WASHINGTON _ Donald Trump plans to name economist and CNBC contributor Larry Kudlow to replace Gary Cohn as director of the White House National Economic Council, adding a longtime confidant to the president's inner circle, a person familiar with the decision said.

Trump may announce the move as soon as Thursday, according to CNBC, which reported the president's decision earlier. On Tuesday, Trump said Kudlow had "a very good chance" at getting the job. White House press secretary Sarah Huckabee Sanders said the president spoke with Kudlow by phone on Tuesday but declined to describe the conversation.

Kudlow, 70, is expected to provide a familiarity and loyalty to Trump, who has seen a flood of high-level departures throughout his administration, including by some of the aides with whom he is closest personally. A television host from New Jersey, Kudlow is seen as temperamentally and politically similar to the president.

He's also seen within the White House as having credibility on both Wall Street and in Washington, where he served as an adviser to former President Ronald Reagan.

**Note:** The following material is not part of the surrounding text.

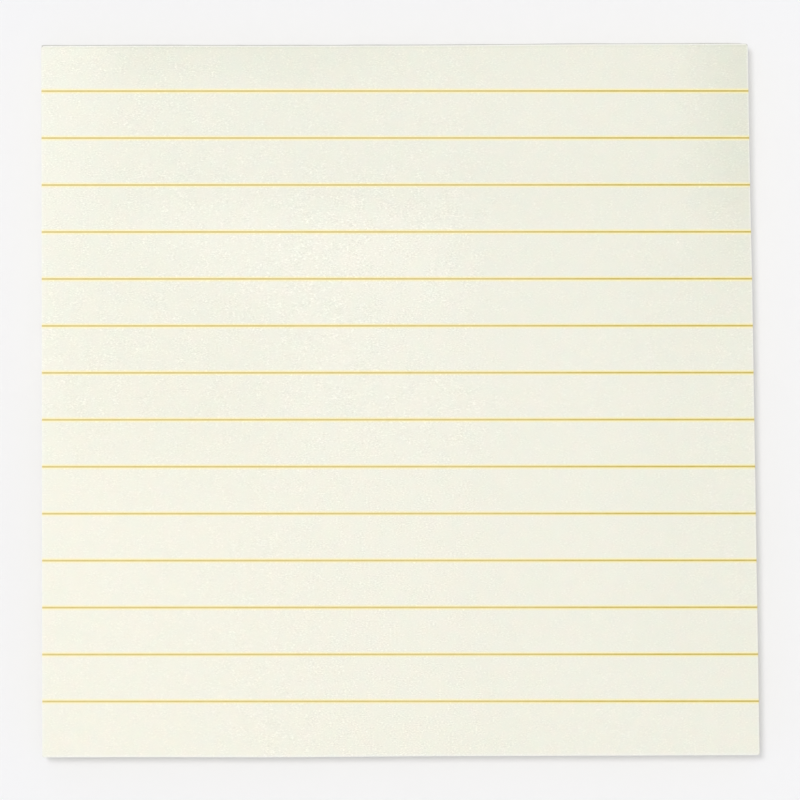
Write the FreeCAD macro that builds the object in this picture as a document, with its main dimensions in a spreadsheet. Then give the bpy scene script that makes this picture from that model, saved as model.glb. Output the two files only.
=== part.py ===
import FreeCAD, Part

import os
import re

import Sketcher

# A square pad of ruled sticky notes lying face up.
# Frame: +X to the right, +Y toward the glued head, +Z up, with the origin on the surface
# that the pad lies on, at the centre of its spans.

# Driving dimensions in millimetres, and the number of notes.
SIZES = {
    # Cut outline: the guillotine left the pad a little out of square. These are its full
    # spans, and how far each side or end strays from a true rectangle of them.
    "pad_width": 76.4,
    "pad_length": 76.0,
    "left_lean": 0.2,
    "right_lean": 1.2,
    "head_fall": 0.24,
    "foot_rise": 0.24,
    "corner_break": 0.15,
    # The block of notes. The knife eases each note's rim, which parts it from the next.
    "note_count": 80,
    "note_thickness": 0.1,
    "rim_break": 0.02,
    # Ruling on the top note: lines from side to side, as many as end clear of the foot.
    "line_width": 0.25,
    "line_pitch": 5.0,
    "line_thickness": 0.01,
    "head_margin": 5.05,
    "foot_margin": 5.0,
    # What holds the last note to its backing.
    "adhesive_width": 20.0,
    "adhesive_thickness": 0.04,
    "backing_thickness": 0.15,
}

doc = FreeCAD.newDocument("sticky_note_pad")
table = doc.addObject("Spreadsheet::Sheet", "sizes")
for row, (alias, number) in enumerate(SIZES.items(), start=1):
    table.set(f"A{row}", str(number))
    table.setAlias(f"A{row}", alias)
doc.recompute()

# Heights of the pieces, from the surface up.
ADHESIVE_BASE = "backing_thickness"
BLOCK_BASE = "backing_thickness + adhesive_thickness"
PRINT_BASE = "backing_thickness + adhesive_thickness + note_count * note_thickness"

# Corners of the cut outline, each as its side, x, end and y away from the origin.
OUTLINE = [
    ("left", "pad_width / 2", "head", "pad_length / 2 - head_fall"),
    ("right", "pad_width / 2 - right_lean", "head", "pad_length / 2"),
    ("right", "pad_width / 2", "foot", "pad_length / 2 - foot_rise"),
    ("left", "pad_width / 2 - left_lean", "foot", "pad_length / 2"),
]


def sized(expression):
    """Spell an expression so that each size in it is read from the spreadsheet."""
    for alias in SIZES:
        expression = re.sub(rf"\b{alias}\b", f"sizes.{alias}", expression)
    return expression


def number_of(expression):
    return float(table.evalExpression(sized(expression)))


def origin_feature(body, role):
    return next(item for item in body.Origin.OriginFeatures if item.Role == role)


def new_body(label, base="0"):
    """Start a sub-part whose ground plane lies at the height base."""
    body = doc.addObject("PartDesign::Body", label)
    body.setExpression("Placement.Base.z", sized(base))
    return body


def new_sketch(body, name):
    sketch = body.newObject("Sketcher::SketchObject", name)
    sketch.AttachmentSupport = (origin_feature(body, "XY_Plane"), [""])
    sketch.MapMode = "FlatFace"
    return sketch


def drive(sketch, name, kind, ends, expression):
    """Set the distance between two points of a sketch by an expression."""
    constraint = Sketcher.Constraint(kind, *ends[0], *ends[1], number_of(expression))
    index = sketch.addConstraint(constraint)
    sketch.renameConstraint(index, name)
    sketch.setExpression(f"Constraints.{name}", sized(expression))


def add_polygon(sketch, name, corners):
    """Draw a closed polygon with each corner driven from the sketch's origin."""
    first = sketch.GeometryCount
    points = []
    for side, x, end, y in corners:
        x_sign = 1 if side == "right" else -1
        y_sign = 1 if end == "head" else -1
        points.append(FreeCAD.Vector(x_sign * number_of(x), y_sign * number_of(y), 0))
    for start, stop in zip(points, points[1:] + points[:1]):
        sketch.addGeometry(Part.LineSegment(start, stop))
    for index in range(len(corners)):
        after = (index + 1) % len(corners)
        joint = Sketcher.Constraint("Coincident", first + index, 2, first + after, 1)
        sketch.addConstraint(joint)
    origin = (-1, 1)
    for index, (side, x, end, y) in enumerate(corners):
        corner = (first + index, 1)
        across = (origin, corner) if side == "right" else (corner, origin)
        along = (origin, corner) if end == "head" else (corner, origin)
        drive(sketch, f"{name}_x{index}", "DistanceX", across, x)
        drive(sketch, f"{name}_y{index}", "DistanceY", along, y)


def add_sheet_stock(body, thickness):
    """Pad the cut outline to a thickness and blunt its four corners."""
    sketch = new_sketch(body, f"{body.Label}_outline")
    add_polygon(sketch, "corner", OUTLINE)
    pad = body.newObject("PartDesign::Pad", f"{body.Label}_stock")
    pad.Profile = sketch
    pad.setExpression("Length", sized(thickness))
    doc.recompute()
    upright = [
        f"Edge{index}"
        for index, edge in enumerate(pad.Shape.Edges, start=1)
        if abs(edge.tangentAt(edge.FirstParameter).z) > 0.5
    ]
    corners = body.newObject("PartDesign::Chamfer", f"{body.Label}_corners")
    corners.Base = (pad, upright)
    corners.setExpression("Size", sized("corner_break"))
    doc.recompute()
    return corners


def level_faces(feature):
    """Name the faces of a feature that lie level."""
    return [
        f"Face{index}"
        for index, face in enumerate(feature.Shape.Faces, start=1)
        if abs(face.normalAt(0, 0).z) > 0.5
    ]


def make_note_block():
    """All the notes as one block: a note with an eased rim, repeated up the stack."""
    body = new_body("note_block", BLOCK_BASE)
    note = add_sheet_stock(body, "note_thickness")
    rim = body.newObject("PartDesign::Chamfer", "note_rim")
    rim.Base = (note, level_faces(note))
    rim.setExpression("Size", sized("rim_break"))
    doc.recompute()
    stack = body.newObject("PartDesign::LinearPattern", "note_stack")
    stack.TransformMode = "Whole shape"
    stack.Direction = (origin_feature(body, "Z_Axis"), [""])
    stack.Mode = "Spacing"
    stack.setExpression("Offset", sized("note_thickness"))
    stack.setExpression("Occurrences", sized("note_count"))
    body.Tip = stack
    return body


def add_pocket(body, name, sketch):
    """Cut a sketch away through everything that stands on the body's ground plane."""
    pocket = body.newObject("PartDesign::Pocket", name)
    pocket.Profile = sketch
    pocket.Type = "ThroughAll"
    pocket.Reversed = True
    doc.recompute()
    return pocket


def make_ruled_lines():
    """The ruling: lines printed past the trim, then cut off level with the top note."""
    body = new_body("ruled_lines", PRINT_BASE)
    untrimmed = "pad_width / 2 + line_pitch"
    upper_edge = "pad_length / 2 - head_margin + line_width / 2"
    lower_edge = "pad_length / 2 - head_margin - line_width / 2"
    line = new_sketch(body, "first_line")
    add_polygon(line, "corner", [
        ("left", untrimmed, "head", upper_edge),
        ("right", untrimmed, "head", upper_edge),
        ("right", untrimmed, "head", lower_edge),
        ("left", untrimmed, "head", lower_edge),
    ])
    ink = body.newObject("PartDesign::Pad", "first_line_ink")
    ink.Profile = line
    ink.setExpression("Length", sized("line_thickness"))
    doc.recompute()
    ruling = body.newObject("PartDesign::LinearPattern", "ruling")
    ruling.Originals = [ink]
    ruling.Direction = (origin_feature(body, "Y_Axis"), [""])
    ruling.Reversed = True
    ruling.Mode = "Spacing"
    ruling.setExpression("Offset", sized("line_pitch"))
    ruled_length = "(pad_length - head_margin - foot_margin)"
    ruling.setExpression("Occurrences", sized(f"floor({ruled_length} / line_pitch) + 1"))
    body.Tip = ruling
    doc.recompute()
    trim = new_sketch(body, "trim")
    past_lines = f"{untrimmed} + line_pitch"
    add_polygon(trim, "waste", [
        ("left", past_lines, "head", "pad_length"),
        ("right", past_lines, "head", "pad_length"),
        ("right", past_lines, "foot", "pad_length"),
        ("left", past_lines, "foot", "pad_length"),
    ])
    add_polygon(trim, "edge", [(side, f"{x} - rim_break", end, y) for side, x, end, y in OUTLINE])
    body.Tip = add_pocket(body, "trimmed", trim)
    return body


def make_adhesive_strip():
    """The strip under the head of the last note that holds the block to its backing."""
    body = new_body("adhesive_strip", ADHESIVE_BASE)
    add_sheet_stock(body, "adhesive_thickness")
    bare = new_sketch(body, "bare_paper")
    strip_end = ("head", "pad_length / 2 - adhesive_width")
    add_polygon(bare, "corner", [
        ("left", "pad_width", *strip_end),
        ("right", "pad_width", *strip_end),
        ("right", "pad_width", "foot", "pad_length"),
        ("left", "pad_width", "foot", "pad_length"),
    ])
    body.Tip = add_pocket(body, "strip", bare)
    return body


def make_backing_sheet():
    """The plain sheet at the bottom, cut with the block, which the pad lies on."""
    body = new_body("backing_sheet")
    add_sheet_stock(body, "backing_thickness")
    return body


def check(bodies):
    """Stop if an object failed or a sub-part isn't sound."""
    failed = [item.Name for item in doc.Objects if {"Invalid", "Error"} & set(item.State)]
    failed += [body.Label for body in bodies if body.Shape.isNull() or not body.Shape.isValid()]
    if failed:
        raise RuntimeError("failed: " + ", ".join(failed))


bodies = [make_note_block(), make_ruled_lines(), make_adhesive_strip(), make_backing_sheet()]
doc.recompute()
check(bodies)
os.makedirs("parts", exist_ok=True)
for body in bodies:
    body.Shape.exportStep(f"parts/{body.Label}.step")
    shape = body.Shape
    print(body.Label, len(shape.Solids), "solids", round(shape.Volume, 3), "mm3")
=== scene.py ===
"""A ruled sticky note pad: eighty notes glued at the head on a backing sheet of release paper.

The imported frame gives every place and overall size. The sections follow the pad as it is put
together: backing sheet, glue, notes, top note, printed rules, and then the table it lies on.
"""

import math
import random

import bpy
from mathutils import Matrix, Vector, noise


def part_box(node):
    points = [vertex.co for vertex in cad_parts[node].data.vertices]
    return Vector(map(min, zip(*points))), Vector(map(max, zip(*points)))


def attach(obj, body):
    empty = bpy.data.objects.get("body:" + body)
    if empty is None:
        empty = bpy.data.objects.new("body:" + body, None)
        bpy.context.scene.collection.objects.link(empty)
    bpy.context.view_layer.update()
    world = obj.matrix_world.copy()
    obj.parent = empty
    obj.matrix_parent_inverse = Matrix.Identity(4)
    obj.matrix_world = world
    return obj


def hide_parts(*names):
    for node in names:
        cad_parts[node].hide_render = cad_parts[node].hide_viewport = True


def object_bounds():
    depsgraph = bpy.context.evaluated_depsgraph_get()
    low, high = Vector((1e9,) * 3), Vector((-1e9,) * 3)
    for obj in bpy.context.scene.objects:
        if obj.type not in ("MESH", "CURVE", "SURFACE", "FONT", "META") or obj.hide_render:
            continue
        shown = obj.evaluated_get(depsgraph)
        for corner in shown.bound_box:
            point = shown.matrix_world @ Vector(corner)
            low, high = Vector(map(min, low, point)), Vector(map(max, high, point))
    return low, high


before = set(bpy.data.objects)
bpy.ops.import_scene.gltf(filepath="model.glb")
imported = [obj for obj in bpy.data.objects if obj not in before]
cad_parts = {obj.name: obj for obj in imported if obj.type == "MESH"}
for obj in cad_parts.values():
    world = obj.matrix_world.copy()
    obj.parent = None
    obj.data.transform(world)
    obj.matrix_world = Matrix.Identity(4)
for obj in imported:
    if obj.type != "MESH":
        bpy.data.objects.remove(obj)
cad_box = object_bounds()
bpy.context.scene.view_settings.view_transform = "Standard"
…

Trump has made clear that he's hoping to use the turnover to reshape his staff closer to his own image, and has tired of a senior staff that often opposed the policies and priorities Trump supported on the campaign trail.

Cohn announced his departure last week after Trump moved forward with steep tariffs on steel and aluminum imports _ a plan Cohn had vociferously opposed.

Kudlow has also clashed with Trump in the past. Earlier this month, he wrote a column for CNBC describing the president's tariffs as "a regressive tax on low-income families."

"Trump should also examine the historical record on tariffs, because they have almost never worked as intended and almost always deliver an unhappy ending," Kudlow wrote in the March 3 column, which also included praise for other parts of the president's economic agenda. Kudlow has strongly backed the tax overhaul that Trump signed at the end of last year.

Yet, as he left the White House on Tuesday for a trip to California, Trump said Kudlow "now has come around to believing in tariffs."

In 2016, when a tape surfaced before the election featuring Trump boasting about grabbing women's genitals, Kudlow said he was "furious" and threatened to vote for Mike Pence as a write-in candidate.